Kogan died of a heart attack in the city of Mytishchi, while travelling by train between Moscow and Yaroslavl to a concert he was to perform with his son. Two days before, he had played the Beethoven Violin Concerto in Vienna. He was buried in Novodevichy Cemetery.

Many speculate that Kogan played on all steel strings, though there is not an outright confirmation. While his close associates indicate he played on gut strings except for a steel 'e' string, it is most likely that he used different combinations over the course of his career.

==Instruments==
Kogan used two Guarneri del Gesù violins: the 1726 ex-Colin and the 1733 ex-Burmester. He used French bows by Dominique Peccatte. Kogan never actually owned these instruments; they were provided on loan from the Soviet government. Today, they are worth more than US$4 million.

==Recordings==
Kogan formed a trio with pianist Emil Gilels and cellist Mstislav Rostropovich. Their recordings include Beethoven's Archduke Trio, the Schumann D minor, the Tchaikovsky, the Saint-Saëns, the Horn Trio by Brahms with Yakov Shapiro (horn), and the Fauré C minor Quartet with Rudolf Barshai (viola). Kogan later formed another trio with conductor Yevgeny Svetlanov (piano) and Fyodor Luzanov (cello). Kogan was the first Soviet violinist to play and record Berg's Violin Concerto. He also made a famous recording of Khachaturian's Violin Concerto with Pierre Monteux and the Boston Symphony Orchestra for RCA Victor (his American debut recording), a version still considered the most exciting reading of the work. Kogan recorded violin concerti by other Soviet composers, including the two by Tikhon Khrennikov. With Karl Richter, Kogan recorded J. S. Bach's six Violin Sonatas in 1972.
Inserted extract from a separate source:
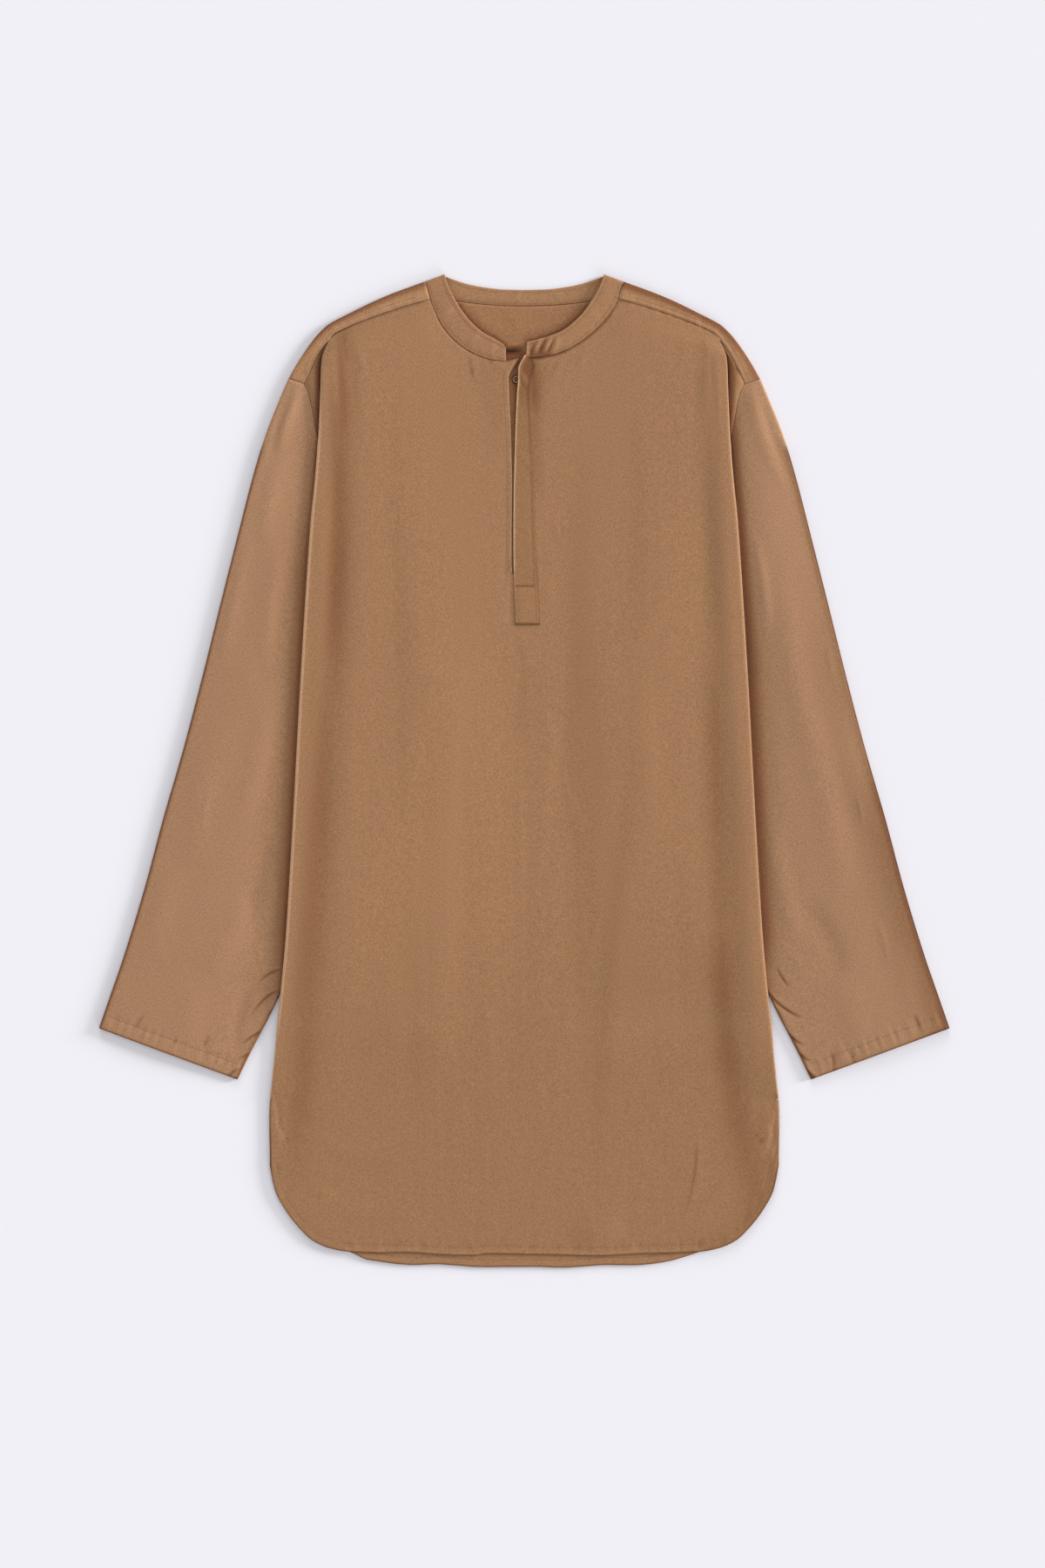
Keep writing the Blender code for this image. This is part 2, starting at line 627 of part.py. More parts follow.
def band_half(front_stations, back_stations, side):
    """One half of the collar band, from its front end round the shoulder fold to the back."""
    columns = []
    for s in front_stations:
        lift = BAND_LIFT if s is not front_stations[-1] else BAND_LIFT / 2
        columns.append(band_strip((s.seam_x, s.seam_y, PANEL), (s.top_x, s.top_y, PANEL), lift))
    fold = BAND_FOLD
    length = math.hypot(fold.seam_x - fold.top_x, fold.seam_y - fold.top_y)
    out = ((fold.top_y - fold.seam_y) / length, (fold.seam_x - fold.top_x) / length)
    roll = (PANEL - FLOOR) / 2
    for k in range(OUTER_BEND + 1):
        angle = math.pi * (0.5 - k / OUTER_BEND)
        away = roll * math.cos(angle) - roll - CLOTH / 2
        z = FLOOR + roll + roll * math.sin(angle)
        columns.append(band_strip((fold.seam_x + out[0] * away, fold.seam_y + out[1] * away, z),
                                  (fold.top_x + out[0] * away, fold.top_y + out[1] * away, z), 0.0))
    for s in back_stations:
        columns.append(band_strip((s.seam_x, s.seam_y, FLOOR), (s.top_x, s.top_y, FLOOR), 0.0))
    return [[(side * x, y, z) for x, y, z in column] for column in columns]


def make_collar_band():
    """The stand collar: one strip round the neck, open at the front."""
    left = band_half(BAND_LEFT, BAND_BACK, 1.0)
    right = band_half(BAND_RIGHT, BAND_BACK[:-1], -1.0)
    add_cloth("collar_band", left + right[::-1], (0.352, 0.184, 0.095))


def sleeve_line(inner_x, inner_y, slant):
    """The outer end of a sleeve section that starts at an inner point."""
    x = inner_x + 20.0
    for _ in range(40):
        x = mix(x, read(SLEEVE_OUTER, "x", inner_y + slant * (x - inner_x)), 0.7)
    return x, inner_y + slant * (x - inner_x)


def sleeve_section(inner, outer, closed):
    """A flattened ring of the sleeve: upper layer, outer fold, lower layer, underarm fold."""
    length = math.hypot(outer[0] - inner[0], outer[1] - inner[1])
    along = ((outer[0] - inner[0]) / length, (outer[1] - inner[1]) / length)
    outer_roll = (PANEL - FLOOR) / 2
    inner_roll = (SLEEVE_UNDER - FLOOR) / 2
    far = length - outer_roll - CLOTH / 2
    near = inner_roll + CLOTH / 2 if closed else 0.0
    covered = near
    while covered < far * 0.9:
        x, y = inner[0] + along[0] * covered, inner[1] + along[1] * covered
        if x > read(SIDE, "edge", y) + 2.0:
            break
        covered += 0.5
    covered = max(covered, near + length * 0.06)
    start_z = arm_layer(inner[1]) if not closed else SLEEVE_UNDER
    section = [(near, start_z), (mix(near, covered, 0.5), start_z)]
    for k in range(UPPER_STEPS):
        t = k / UPPER_STEPS
        puff = SLEEVE_PUFF * math.sin(math.pi * t) * min(length / PUFF_WIDTH, 1.0)
        section.append((mix(covered, far, t), mix(start_z, PANEL, ease(t * 1.6)) + puff))
    for k in range(OUTER_BEND + 1):
        angle = math.pi * (0.5 - k / OUTER_BEND)
        section.append((far + outer_roll * math.cos(angle),
                        FLOOR + outer_roll + outer_roll * math.sin(angle)))
    for t in (0.7, 0.35, 0.0):
        section.append((mix(near, far, t), FLOOR))
    for k in range(1, INNER_BEND):
        angle = math.pi * k / INNER_BEND
        section.append((near - inner_roll * math.sin(angle),
                        FLOOR + inner_roll - inner_roll * math.cos(angle)) if closed else None)
    return [(inner[0] + along[0] * p[0], inner[1] + along[1] * p[0], p[1]) if p else None
            for p in section]


def make_sleeve(name, side):
    """A sleeve laid flat: open along the armhole, a closed tube below the underarm."""
    tip = SHOULDER[-1]
    drop = SEAM * 0.95
    rows = [sleeve_section((tip.seam_x + SEAM / 3, tip.seam_y - drop),
                           (tip.fold_x + SEAM / 3, tip.fold_y - drop), False)]
    closed_rows = []
    for y in SLEEVE_Y:
        closed = y <= UNDERARM
        x = read(SLEEVE_INNER, "x", y) if closed else read(ARMHOLE, "x", y) + SEAM
        slant = mix(SLANT_TOP, SLANT_CUFF, ease((UNDERARM - y) / (UNDERARM - SLEEVE_Y[-1])))
        if closed:
            closed_rows.append(len(rows))
        rows.append(sleeve_section((x, y), sleeve_line(x, y, slant), closed))
    rows = [[(side * p[0], p[1], p[2]) if p else None for p in row] for row in rows]
    add_cloth(name, rows, (0.392, 0.212, 0.118), closed_rows[:-1])


def make_placket():
    """The strip that laps over the opening, with its sewn box at the lower end."""
    heights = {y for y in FRONT_Y if STRIP[0].y < y < JOIN} | {row.y for row in STRIP}
    rows = []
    for y in sorted(heights | {JOIN, *STRIP_STEPS}):
        free, sewn, lift = (read(STRIP, column, y) for column in ("free", "sewn", "lift"))
        row = []
        for t in (0.0, 0.25, 0.5, 0.75, 1.0):
            x = mix(free, sewn, t)
            base = front_height(x, y, read(SIDE, "edge", y), EDGE_TOP) + STRIP_LAYER
            row.append((x, y, base + lift * ease(1.0 - t)))
        rows.append(row)
    add_cloth("placket", rows, (0.325, 0.162, 0.078))


def make_underlap():
    """The strip behind the opening, which carries the button."""
    rows = []
    steps = 8
    for k in range(steps + 1):
        y = mix(UNDERLAP_TOP, UNDERLAP_END, k / steps)
        rows.append([(mix(UNDERLAP_LEFT, UNDERLAP_RIGHT, t), y, UNDERLAP_LAYER)
                     for t in (0.0, 0.5, 1.0)])
    add_cloth("placket_underlap", rows, (0.230, 0.112, 0.056))


def make_button():
    """A round button with a raised rim, a dish and four thread holes."""
    rim = BUTTON_RADIUS - BUTTON_RIM
    outline = [
        (0.0, BUTTON_THICK - BUTTON_DISH),
        (rim - 0.4, BUTTON_THICK - BUTTON_DISH),
        (rim, BUTTON_THICK - 0.1),
        (BUTTON_RADIUS - 0.4, BUTTON_THICK),
        (BUTTON_RADIUS, BUTTON_THICK - 0.45),
        (BUTTON_RADIUS - 0.1, 0.5),
        (BUTTON_RADIUS - 0.8, 0.0),
        (0.0, 0.0),
    ]
    mesh = bpy.data.meshes.new("button")
    mesh.from_pydata([(x * MM, 0.0, z * MM) for x, z in outline],
                     [(k, k + 1) for k in range(len(outline) - 1)], [])
    button = new_object("button", mesh, (0.150, 0.082, 0.045), 0.45)
    button.location = (BUTTON_X * MM, BUTTON_Y * MM, (UNDERLAP_LAYER + CLOTH / 2 + 0.3) * MM)
    turned = button.modifiers.new("turned", "SCREW")
    turned.steps = turned.render_steps = 28
    turned.use_merge_vertices = True
    turned.merge_threshold = 0.00001
    turned.use_smooth_shade = True
    for k in range(4):
        angle = math.pi * (0.25 + k / 2)
        bpy.ops.mesh.primitive_cylinder_add(vertices=10, radius=THREAD_HOLE * MM, depth=0.01)
        hole = bpy.context.object
        hole.name = "thread_hole_%d" % (k + 1)
        hole.location = button.location
        hole.location.x += THREAD_SPREAD * MM * math.cos(angle)
        hole.location.y += THREAD_SPREAD * MM * math.sin(angle)
        for old in list(hole.users_collection):
            old.objects.unlink(hole)
        cutters.objects.link(hole)
        hole.hide_render = True
        hole.display_type = "WIRE"
        cut = button.modifiers.new(hole.name, "BOOLEAN")
        cut.operation = "DIFFERENCE"
        cut.solver = "EXACT"
        cut.object = hole


for leftover in list(bpy.data.objects):
    bpy.data.objects.remove(leftover, do_unlink=True)
shirt = bpy.data.collections.new("long_shirt")
cutters = bpy.data.collections.new("cutters")
bpy.context.scene.collection.children.link(shirt)
bpy.context.scene.collection.children.link(cutters)

make_back()
make_yoke()
make_sleeve("sleeve_left", 1.0)
make_sleeve("sleeve_right", -1.0)
make_front()
make_collar_band()
make_underlap()
make_button()
make_placket()
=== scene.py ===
import json
import math
from collections import namedtuple

import bpy
import numpy as np
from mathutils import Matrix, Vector
from mathutils.bvhtree import BVHTree

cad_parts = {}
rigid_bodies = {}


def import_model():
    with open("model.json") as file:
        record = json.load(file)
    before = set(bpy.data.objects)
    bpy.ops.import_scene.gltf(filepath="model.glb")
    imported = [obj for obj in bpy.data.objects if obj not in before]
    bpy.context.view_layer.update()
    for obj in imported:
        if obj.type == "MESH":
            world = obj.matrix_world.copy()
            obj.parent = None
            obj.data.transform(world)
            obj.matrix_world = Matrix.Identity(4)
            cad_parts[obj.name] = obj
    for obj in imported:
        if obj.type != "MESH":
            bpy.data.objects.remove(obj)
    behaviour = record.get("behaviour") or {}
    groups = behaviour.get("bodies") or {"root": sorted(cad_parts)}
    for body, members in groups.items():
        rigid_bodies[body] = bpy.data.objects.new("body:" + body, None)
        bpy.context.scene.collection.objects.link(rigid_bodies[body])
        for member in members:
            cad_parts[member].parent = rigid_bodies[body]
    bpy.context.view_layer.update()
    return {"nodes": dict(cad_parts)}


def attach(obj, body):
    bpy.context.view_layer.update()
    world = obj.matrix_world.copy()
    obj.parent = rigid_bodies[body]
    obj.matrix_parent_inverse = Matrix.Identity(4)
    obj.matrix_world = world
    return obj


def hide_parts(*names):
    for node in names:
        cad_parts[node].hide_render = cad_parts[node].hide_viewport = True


for leftover in list(bpy.data.objects):
    bpy.data.objects.remove(leftover)
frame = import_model()

# The surface, the light and the camera. The shirt lies on plain pale paper in soft
# light from above and all round, with a low key from the right; the camera is overhead.
PAPER_WHITE = (0.722, 0.713, 0.748, 1)
PAPER_SIZE = 14.0
paper = bpy.data.materials.new("pale_paper")
paper.use_nodes = True
paper_look = paper.node_tree.nodes["Principled BSDF"].inputs
paper_look["Base Color"].default_value = PAPER_WHITE
paper_look["Roughness"].default_value = 0.9
bpy.ops.mesh.primitive_plane_add(size=PAPER_SIZE, location=(0, 0, -0.0002))
floor = bpy.context.object
floor.name = "floor"
floor.data.materials.append(paper)

Lamp = namedtuple("Lamp", "name toward strength spread")
LAMPS = [
    Lamp("overhead_light", (0.05, 0.05, 1), 0.35, 60),
    Lamp("key_from_right", (1, 0.3, 0.23), 4, 15),
    Lamp("low_from_front", (0.5, -0.87, 0.36), 0.8, 24),
    Lamp("low_from_behind", (-0.1, 1, 0.32), 1.2, 24),
]
for lamp in LAMPS:
    light = bpy.data.lights.new(lamp.name, "SUN")
    light.energy = lamp.strength
    light.angle = math.radians(lamp.spread)
    shining = bpy.data.objects.new(lamp.name, light)
    shining.rotation_euler = Vector(lamp.toward).to_track_quat("Z", "Y").to_euler()
    bpy.context.scene.collection.objects.link(shining)
ROOM_LIGHT = (0.98, 0.98, 1, 1)
ROOM_STRENGTH = 0.637
room = bpy.data.worlds.new("room")
room.use_nodes = True
room_air = room.node_tree.nodes["Background"].inputs
room_air["Color"].default_value = ROOM_LIGHT
room_air["Strength"].default_value = ROOM_STRENGTH
bpy.context.scene.world = room
bpy.context.scene.view_settings.view_transform = "Standard"

CAMERA_AT = (-0.00164, -0.0123, 3.486)
lens = bpy.data.cameras.new("camera")
lens.lens = 85.0
lens.sensor_width = 36.0
camera = bpy.data.objects.new("camera", lens)
camera.location = CAMERA_AT
bpy.context.scene.collection.objects.link(camera)
bpy.context.scene.camera = camera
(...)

There are more than 30 albums of his performances on the Arlecchino label. In 2006, EMI France issued a 4-CD box set ("Les Introuvables de Leonid Kogan") containing his concerto recordings for that label, all digitally remastered the same year.

The EMI Kogan recordings from 1950s and 1960s used to belong to Columbia, who released about five stereo recordings of Kogan in the vinyl record period: Beethoven Violin Concerto (SAX 2386), Brahms Violin Concerto (SAX 2307), Tchaikovsky Violin Concerto (SAX 2323), Lalo Symphonie espagnole (SAX 2329) and Leclair/Telemann/Ysaye Sonatas for duo Violins (SAX 2531). Nowadays, these Kogan records are among the most sought-after records for classical vinyl collectors. For example, the price of the Beethoven Violin Concerto (SAX2386) record soars up to 10,000 dollars in eBay auctions.